BY FOCUS, a Leonine Business

States both red and blue are making efforts to expand clean energy programs despite a noted federal pivot away from renewables and towards fossil fuels and coal, according to a report by Stateline. Recognizing that investing in renewable energy is not only a boon for the environment, but also for state economies, states are rolling out numerous initiatives all aimed at getting in on the fast-growing industry. In 2016 the number of total jobs in solar overtook the total number of jobs in the oil, gas and coal industries, according to Bloomberg, and is continuing to grow at a rapid pace.

This stands in stark contrast to the stated energy policy goals of President Donald Trump, who is seeking to expand domestic production of shale, oil and natural gas, as well as expanding both onshore and offshore oil drilling, and eliminating moratoriums on the leasing of federal land for coal mining purposes.
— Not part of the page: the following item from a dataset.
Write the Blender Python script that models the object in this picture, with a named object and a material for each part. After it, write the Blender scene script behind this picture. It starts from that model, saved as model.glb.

States, recognizing the potential benefits of renewable energy, are pivoting towards the renewable industry through multiple types of policy proposals – Kansas Republican Gov. Sam Brownback has encouraged the expansion of wind farms in the deep-red state, while 19 states have enacted so called “net-metering” policies, which allow individuals operating solar panels to see a direct return on their investment.

Among the most successful efforts to promote the expansion of renewable energy in the states, however, has been the enactment of renewable portfolio standards (RPS), which mandate that a certain percentage of the electricity supply in the state comes from renewable means, such as wind or solar. Data from NCSL indicates that 29 states have enacted RPS bills to date, while another eight states have set voluntary targets for renewable energy goals. Ohio Republican Gov. John Kasich, recognizing the positive impact the industry has had in the state, recently vetoed a bill, HB 554, which sought to extend a freeze on the states renewable portfolio standard through 2018. Kasich has spoken highly of the industry’s economic benefits in his state, crediting it with helping grow the economy, according to The Plain Dealer. In February, Maryland legislators overrode Republican Gov. Larry Hogan’s veto of 2016’s SB 921, which requires the state obtain 25 percent of its energy needs via renewable sources.

Efforts in Vermont have been particularly successful and have served as a blueprint for many other states in the nation; the state’s queen city, Burlington, was recently recognized as the first municipality in the nation to meet 100 percent of its electricity needs through renewable resources. The state also has one of the most ambitious RPS goals, seeking to meet 55 percent of its electricity needs through renewable means by 2017, and 75 percent by 2032; only Hawaii, which aims to meet all of its electricity needs through renewable means by 2045, has aimed its sights higher than the Green Mountain State.

So far during the 2017 legislative session, 35 bills relating to RPS have been filed in 12 states. With strong bipartisan support of the expansion of renewable energies, it is likely that more states on both sides of the political spectrum will continue to look for ways to reduce their carbon footprints to economic benefit this year.